E-wallets in a matter of just 2-3 years have made their presence so prominent and even surpassed the conventional banking route in case of remittances but given the current landscape, wherein the RBI has made a call for full-KYC compliance by customers, the trend can likely recede back to cash and banking transactions.
Before discussing about the latest RBI norm for a full-KYC to be followed for e-wallets, let us discuss what is an e-wallet and its different types?
What are E-wallets?
E-wallet in general is an electronic platform that enables commercial transactions and can be considered similar to debit cards which have pre-loaded cash for facilitating the transaction.
The digital India drive of the Narendra Modi govt has been given a boost with the manifestation of these e-wallets.
These wallets have been made the part of Prepaid Instruments of India.
There are different e-wallet types depending on the features and benefits.
1. Open wallets- These allow purchase of goods and services at point of sale terminals and also feature an option to withdraw money from ATM etc.

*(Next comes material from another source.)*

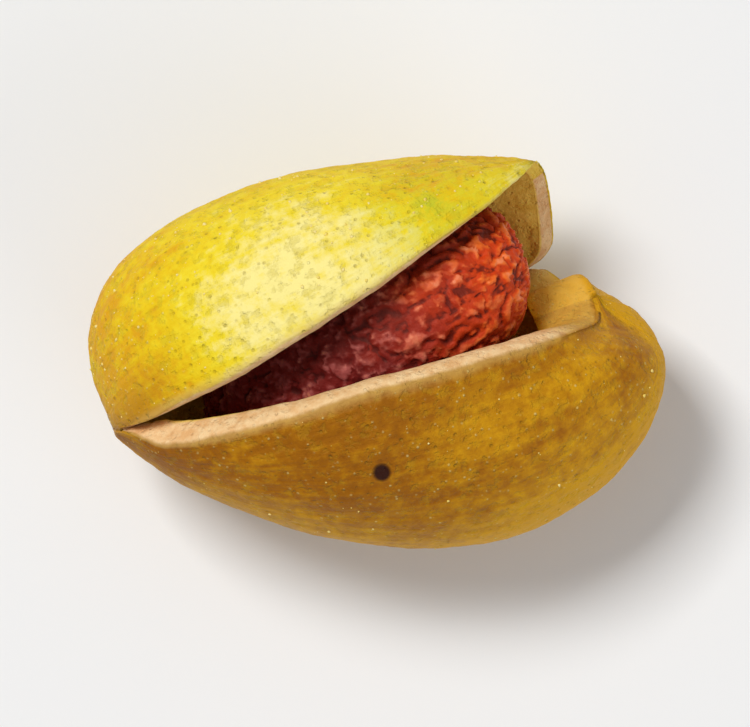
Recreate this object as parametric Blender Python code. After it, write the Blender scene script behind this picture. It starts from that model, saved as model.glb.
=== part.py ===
"""Pistachio in its shell: a split hard shell with one loose kernel inside.

Lengths are in metres. X runs along the nut, from the blunt stem end to the split tips.
The long split side faces up (+Z), and the nut rests on a small flat spot on its back.
The origin is the centre of the footprint, on the surface that the nut rests on.
"""
import math

import bmesh
import bpy

MM = 0.001

# Shell: driving dimensions
LENGTH = 18.0 * MM        # stem end to the tips, along the seam
DEPTH = 6.2 * MM          # from the long axis out to the split side and out to the back
WALL = 0.9 * MM
DEPTH_ENDS = (0.50, 0.50)  # how blunt the side view is at the stem end and at the tips
SEAM_BEND = 0.3 * MM      # how far the seam bows sideways at mid length
LEAN = math.radians(-5.0)  # the nut lies a little over towards its wide valve
FLAT_DEPTH = 0.3 * MM     # how much the resting spot takes off the round back

# Each valve, by the side of the seam that it is on: half width, bluntness of its stem end
# and its tip (smaller is blunter), and how far its cheek stands out past the seam's end
VALVES = {
    1: {"width": 5.7 * MM, "ends": (0.38, 0.94), "cheek": 0.0},
    -1: {"width": 7.2 * MM, "ends": (0.80, 0.48), "cheek": 2.2 * MM},
}
CHEEK_NOTCH = 1.8 * MM    # width of the dip where the seam meets a cheek
CHEEK_POWER = 4           # keeps the cheek to the last part of the valve

# Split: it opens from the stem end to the tips, and runs a little way down the back
HALF_GAPE = 2.8 * MM      # half the gap between the lips at GAPE_AT
GAPE_AT = 0.94            # as a fraction of the length
GAPE_POWER = 1.1
SPLIT_START = 0.02        # fraction of the length where the lips part
SPLIT_BACK = 0.90         # fraction of the length that the split reaches on the back
GAPE_FULL_Z = 1.5 * MM    # height above the axis from which the lips are fully apart
LIP_SLANT = 0.14          # how much less the inner edge of a lip has moved than its outer edge

# Kernel: driving dimensions
KERNEL_START = 3.3 * MM
KERNEL_END = 16.3 * MM
KERNEL_WIDTH = 3.7 * MM   # half width
KERNEL_DEPTH = 4.1 * MM   # half depth
KERNEL_ENDS = (0.50, 0.45)
KERNEL_RISE = 2.6 * MM    # how much higher its tip lies than its stem end
KERNEL_SHIFT = -0.5 * MM  # towards the wide valve
KERNEL_SLEW = 1.8 * MM    # how much nearer its tip lies to the narrow valve than its stem end

SHELL_SEGMENTS, SHELL_RINGS = 32, 26
KERNEL_SEGMENTS, KERNEL_RINGS = 24, 16
ON_SEAM = 1e-5            # how near the seam plane counts as on it, on the unit sphere

COLLECTION = "pistachio_in_shell"


def clear_scene():
    for obj in list(bpy.data.objects):
        bpy.data.objects.remove(obj, do_unlink=True)


def new_collection(name):
    collection = bpy.data.collections.new(name)
    bpy.context.scene.collection.children.link(collection)
    return collection


def make_material(name, colour, roughness):
    material = bpy.data.materials.new(name)
    material.use_nodes = True
    shader = material.node_tree.nodes["Principled BSDF"]
    shader.inputs["Base Color"].default_value = (*colour, 1.0)
    shader.inputs["Roughness"].default_value = roughness
    shader.inputs["Metallic"].default_value = 0.0
    return material


def swell(t, ends):
    """Outline of a nut: 0 at both ends and 1 at its fullest, for t from 0 to 1."""
    stem, tip = ends
    fullest = stem / (stem + tip)
    peak = fullest ** stem * (1.0 - fullest) ** tip
    return max(t, 0.0) ** stem * max(1.0 - t, 0.0) ** tip / peak


def smooth_step(value):
    value = min(max(value, 0.0), 1.0)
    return value * value * (3.0 - 2.0 * value)


def half_gap(t, angle):
    """How far a valve has swung away from the seam, at a place on the closed shell."""
    height = DEPTH * swell(t, DEPTH_ENDS) * math.sin(angle)
    hinge = -DEPTH * swell(min(t, SPLIT_BACK), DEPTH_ENDS)
    along = max(t - SPLIT_START, 0.0) / (GAPE_AT - SPLIT_START)
    return HALF_GAPE * along ** GAPE_POWER * smooth_step((height - hinge) / (GAPE_FULL_Z - hinge))


def shell_point(side, t, angle, inset):
    """A point of the shell, inset from its outer face. Side 0 is the unsplit seam."""
    valve = VALVES[side or 1]
    x = inset + (LENGTH - 2.0 * inset) * t
    y = (valve["width"] - inset) * swell(t, valve["ends"]) * math.cos(angle)
    z = (DEPTH - inset) * swell(t, DEPTH_ENDS) * math.sin(angle)
    x += valve["cheek"] * (1.0 - math.exp(-(y / CHEEK_NOTCH) ** 2)) * t ** CHEEK_POWER
    swing = half_gap(t, angle) * (1.0 - LIP_SLANT * inset / WALL)
    y = side * (y + swing) - SEAM_BEND * math.sin(math.pi * t)
    return lean_over(x, y, z)


def kernel_point(side, t, angle):
    x = KERNEL_START + (KERNEL_END - KERNEL_START) * t
    y = side * KERNEL_WIDTH * swell(t, KERNEL_ENDS) * math.cos(angle)
    z = KERNEL_DEPTH * swell(t, KERNEL_ENDS) * math.sin(angle)
    y += KERNEL_SHIFT + KERNEL_SLEW * (t - 0.5)
    z += KERNEL_RISE * (t - 0.5)
    return lean_over(x, y, z)


def lean_over(x, y, z):
    return (
        x,
        y * math.cos(LEAN) + z * math.sin(LEAN),
        z * math.cos(LEAN) - y * math.sin(LEAN),
    )


def unit_sphere(segments, rings):
    """A sphere whose pole axis becomes the nut's length and whose +Y becomes the split side."""
    mesh = bmesh.new()
    bmesh.ops.create_uvsphere(mesh, u_segments=segments, v_segments=rings, radius=1.0)
    return mesh


def fraction_along(vert):
    return (1.0 + vert.co.z) / 2.0


def angle_round(vert):
    """Angle from the widest line of a valve: +90 degrees at the split side, -90 at the back."""
    return math.atan2(vert.co.y, abs(vert.co.x))


def is_split(edge):
    """Whether an edge of the sphere lies on the part of the seam that has opened."""
    for vert in edge.verts:
        if abs(vert.co.x) > ON_SEAM:
            return False
        reach = SPLIT_START if vert.co.y > -ON_SEAM else SPLIT_BACK
        if fraction_along(vert) < reach:
            return False
    return True


def side_of(vert):
    """1 or -1 for the valve that a vertex belongs to, 0 where the valves are still one."""
    sides = {1 if face.calc_center_median().x > 0.0 else -1 for face in vert.link_faces}
    return sides.pop() if len(sides) == 1 else 0


def add_inner_wall(mesh, inner_places):
    """Turns the open outer sheet into a wall, with its inner face and its lips."""
    outer_faces = mesh.faces[:]
    lips = [edge.link_loops[0] for edge in mesh.edges if edge.is_boundary]
    inner = {vert: mesh.verts.new(place) for vert, place in inner_places.items()}
    for face in outer_faces:
        mesh.faces.new([inner[vert] for vert in reversed(face.verts)])
    for loop in lips:
        start, end = loop.vert, loop.link_loop_next.vert
        mesh.faces.new([end, start, inner[start], inner[end]])


def new_part(name, mesh, material, collection):
    data = bpy.data.meshes.new(name)
    mesh.to_mesh(data)
    mesh.free()
    data.materials.append(material)
    data.shade_smooth()
    data.set_sharp_from_angle(angle=math.radians(50.0))
    part = bpy.data.objects.new(name, data)
    collection.objects.link(part)
    return part


def make_shell(collection):
    mesh = unit_sphere(SHELL_SEGMENTS, SHELL_RINGS)
    opened = [edge for edge in mesh.edges if is_split(edge)]
    bmesh.ops.split_edges(mesh, edges=opened)
    places = {vert: (side_of(vert), fraction_along(vert), angle_round(vert)) for vert in mesh.verts}
    add_inner_wall(mesh, {vert: shell_point(*place, WALL) for vert, place in places.items()})
    for vert, place in places.items():
        vert.co = shell_point(*place, 0.0)
    material = make_material("saffron_shell", (0.72, 0.50, 0.05), 0.45)
    return new_part("shell", mesh, material, collection)


def make_kernel(collection):
    mesh = unit_sphere(KERNEL_SEGMENTS, KERNEL_RINGS)
    for vert in mesh.verts:
        side = 1 if vert.co.x > 0.0 else -1
        vert.co = kernel_point(side, fraction_along(vert), angle_round(vert))
    material = make_material("kernel_skin", (0.42, 0.08, 0.04), 0.55)
    return new_part("kernel", mesh, material, collection)


def stand_on_flat_spot(parts, shell):
    """Centres the footprint on the origin, with the flat spot's plane at height 0."""
    spots = [vert.co.copy() for vert in shell.data.vertices]
    middle_x = (min(p.x for p in spots) + max(p.x for p in spots)) / 2.0
    middle_y = (min(p.y for p in spots) + max(p.y for p in spots)) / 2.0
    lowest = min(p.z for p in spots)
    for part in parts:
        for vert in part.data.vertices:
            vert.co.x -= middle_x
            vert.co.y -= middle_y
            vert.co.z -= lowest + FLAT_DEPTH


def cut_flat_spot(shell, collection):
    mesh = bmesh.new()
    bmesh.ops.create_cube(mesh, size=2.0 * LENGTH)
    bmesh.ops.translate(mesh, verts=mesh.verts, vec=(0.0, 0.0, -LENGTH))
    data = bpy.data.meshes.new("flat_spot_cutter")
    mesh.to_mesh(data)
    mesh.free()
    cutter = bpy.data.objects.new("flat_spot_cutter", data)
    cutter.display_type = "WIRE"
    cutter.hide_render = True
    collection.objects.link(cutter)
    cut = shell.modifiers.new("flat_spot", "BOOLEAN")
    cut.operation = "DIFFERENCE"
    cut.solver = "EXACT"
    cut.object = cutter


def main():
    clear_scene()
    parts = new_collection(COLLECTION)
    cutters = new_collection(COLLECTION + "_cutters")
    shell = make_shell(parts)
    kernel = make_kernel(parts)
    stand_on_flat_spot((shell, kernel), shell)
    cut_flat_spot(shell, cutters)


main()
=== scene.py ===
# %% [markdown]
# # A pistachio in its shell
#
# A pistachio is two hard valves that grow together along a seam. As the nut ripens, the kernel
# swells and the seam bursts at the tip, so the shell gapes like a beak. This one was roasted in
# saffron and salt: its shell is stained lemon to gold, with painted shade deepening the wide
# valve, its split lips stay cream, and the kernel inside still has its wrinkled red skin.
#
# Three pieces are made here: the shell, the kernel and the salt on them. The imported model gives
# their sizes and their places, and everything is worked out in metres in that model's own frame.

# %% Load the frame
import math

import bpy
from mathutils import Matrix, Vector


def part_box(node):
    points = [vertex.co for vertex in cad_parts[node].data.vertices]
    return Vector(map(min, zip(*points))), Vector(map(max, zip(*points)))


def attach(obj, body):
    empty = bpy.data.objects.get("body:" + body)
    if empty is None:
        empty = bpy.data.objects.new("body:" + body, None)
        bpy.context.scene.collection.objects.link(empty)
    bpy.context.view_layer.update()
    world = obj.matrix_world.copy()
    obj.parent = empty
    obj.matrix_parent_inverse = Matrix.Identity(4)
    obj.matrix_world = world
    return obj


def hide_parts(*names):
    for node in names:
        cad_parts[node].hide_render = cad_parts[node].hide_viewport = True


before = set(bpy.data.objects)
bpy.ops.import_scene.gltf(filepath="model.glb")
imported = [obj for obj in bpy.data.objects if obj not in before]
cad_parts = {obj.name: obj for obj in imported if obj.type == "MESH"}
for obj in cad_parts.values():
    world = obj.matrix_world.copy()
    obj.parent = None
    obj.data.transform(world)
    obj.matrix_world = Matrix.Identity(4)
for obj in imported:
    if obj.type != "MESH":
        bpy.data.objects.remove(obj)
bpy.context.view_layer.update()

MM = 0.001
QUARTER = math.pi / 2
shell_low, shell_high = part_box("shell")
kernel_low, kernel_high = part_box("kernel")
print("shell, mm:", [round(side / MM, 2) for side in shell_high - shell_low])
print("kernel, mm:", [round(side / MM, 2) for side in kernel_high - kernel_low])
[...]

2. Semi-closed wallets- These wallets have tie-up with some merchant facilities and enable purchase at their outlets through the use of same wallets. However, these do not allow cash withdrawal.
3. Closed: They are more specific as transactions are allowed from a particular service provider.

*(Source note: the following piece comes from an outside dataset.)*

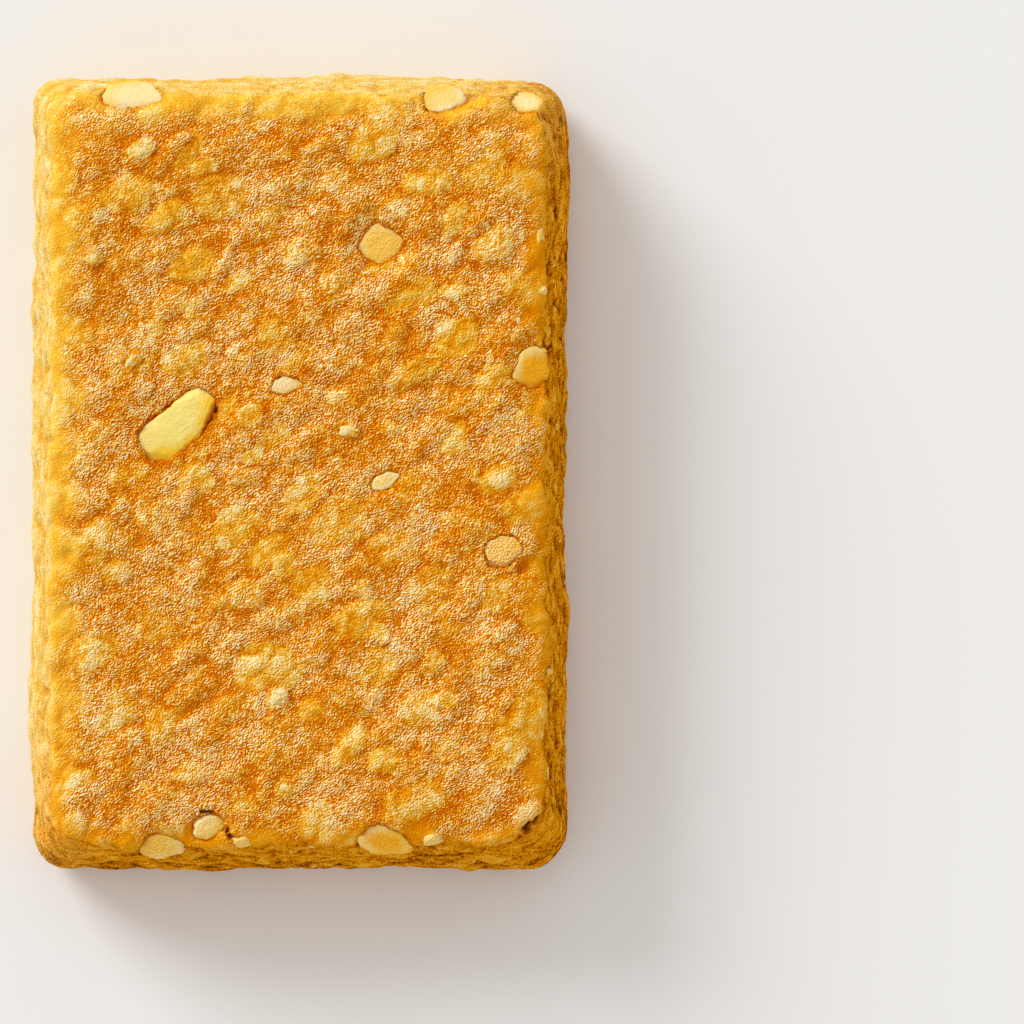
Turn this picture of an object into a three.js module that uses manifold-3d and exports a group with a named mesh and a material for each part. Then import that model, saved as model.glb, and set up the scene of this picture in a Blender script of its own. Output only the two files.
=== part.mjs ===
// A pressed lemon bar of chopped cashews in date paste, lying flat on its base.
// Millimetres, +Z up. The origin is the middle of the base, +Y runs along the bar and +X across it.
import * as THREE from "three";
import { mergeVertices } from "three/addons/utils/BufferGeometryUtils.js";
import Module from "manifold-3d";

// ---- Driving dimensions ----
const LENGTH = 69.0; // along Y, over the belly of the walls, which lumps pass by a little
const WIDTH = 46.6; // along X, over the belly of the walls
const HEIGHT = 12;

// The wall's section as curves one after another. Each point is [inset from the belly's outline, height].
const SHOULDER = [6, HEIGHT]; // where the top stops being flat
const RIM = [1.75, 11.38]; // the edge where the top breaks into the wall
const WALL_CURVES = [
  { pull: [4.18, 11.96], end: [2.35, 11.58] }, // the slope from the shoulder out to the rim
  { pull: RIM, end: [1.6, 10.5] }, // over the rim
  { pull: [0.25, 7.2], end: [0, 4.8] }, // the flare down to the belly
  { pull: [0.02, 2.6], end: [0.35, 1.1] }, // back in below the belly
  { pull: [0.55, 0], end: [1.2, 0] }, // round the foot to the base
];

// Radius of each corner of the outline, by the signs of x and y.
const CORNER_RADII = { "--": 2.9, "+-": 3.7, "-+": 2.5, "++": 3.2 };
const CORNER_SOFTENING = 0.55; // a ring's corner radius grows by this for each millimetre inward

// The mesh that carries the relief.
const TOP_COLUMNS = 27; // across the flat top
const TOP_ROWS = 45; // along it
const WALL_ROWS = 13; // from the shoulder down to the foot

// Relief: slow waves over the whole bar, with pressed lumps of chopped nut on top of them.
const WAVES = { count: 10, shortest: 9, longest: 24, swing: 0.075 };
const LUMP_SEED = 41;
const LUMP_PITCH = 3.2;
const LUMP_SCATTER = 0.8; // how far a lump may lie from its place in the grid, as a share of the pitch
const LUMP_LENGTH = [1.7, 3.4]; // half lengths, least and most
const LUMP_SLIMNESS = [0.45, 0.8]; // width over length
const LUMP_RISE = [0.15, 0.78];
const LUMP_GRAIN = 38; // degrees from +X: the way that the lumps of the top are drawn out
const LUMP_GRAIN_SPREAD = 50;
const LUMP_DEPTH = 2.2; // how far below the skin a lump still counts
const MEAN_RELIEF = 0.33; // the relief is lowered by this, so that the named sizes stay about the mean ones
const WALL_LUMP_RISE = 0.8; // the walls' lumps over the top's
const WALL_LUMP_LEVELS = [2.2, 4.9, 7.4, 9.8];
const LEVEL_SCATTER = 0.6; // the same up and down a wall, as a share of that
const QUIET_FOOT = 1.1; // height over which the relief fades out towards the flat base

// Hollows where a piece has come away: [x, y, z, length, width, depth, turn].
const HOLLOWS = [
  [19.6, -8.4, 12, 2.6, 1.7, 0.9, 70],
  [-8.6, -33.6, 11, 5.2, 2.2, 1.0, 0],
  [1.2, -33.8, 11, 4.2, 2.0, 0.8, 0],
  [22.2, 31.2, 11, 2.0, 1.6, 0.9, -45],
  [22.6, -20.6, 9, 4.6, 1.3, 0.8, 90],
  [22.3, -30.8, 10, 3.2, 2.2, 0.7, 90],
];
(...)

RBI’s master guidelines on E-wallets
The central bank has asked all the PPIs to move all the instruments issued to full KYC by February 28 as else severe restrictions can be imposed.
Issues coming in full-KYC
One is the ease as in the current scenario, as customers just have to download any of the several available wallet apps but for KYC compliance there is a cost element from the side of the customers and also from the wallet provider as it then have to deploy verification machines that cost anyway over Rs. 3000
Also, as known only a very few number has been so far fully-KYC compliant, so many a wallet companies fear losing a significant chunk of their customer base and thus have requested the RBI to relax the guidelines in favour of these wallet companies.
So, the industry is asking for a may be one time password (OTP) aadhaar-backed verification and authentication to check any fraud.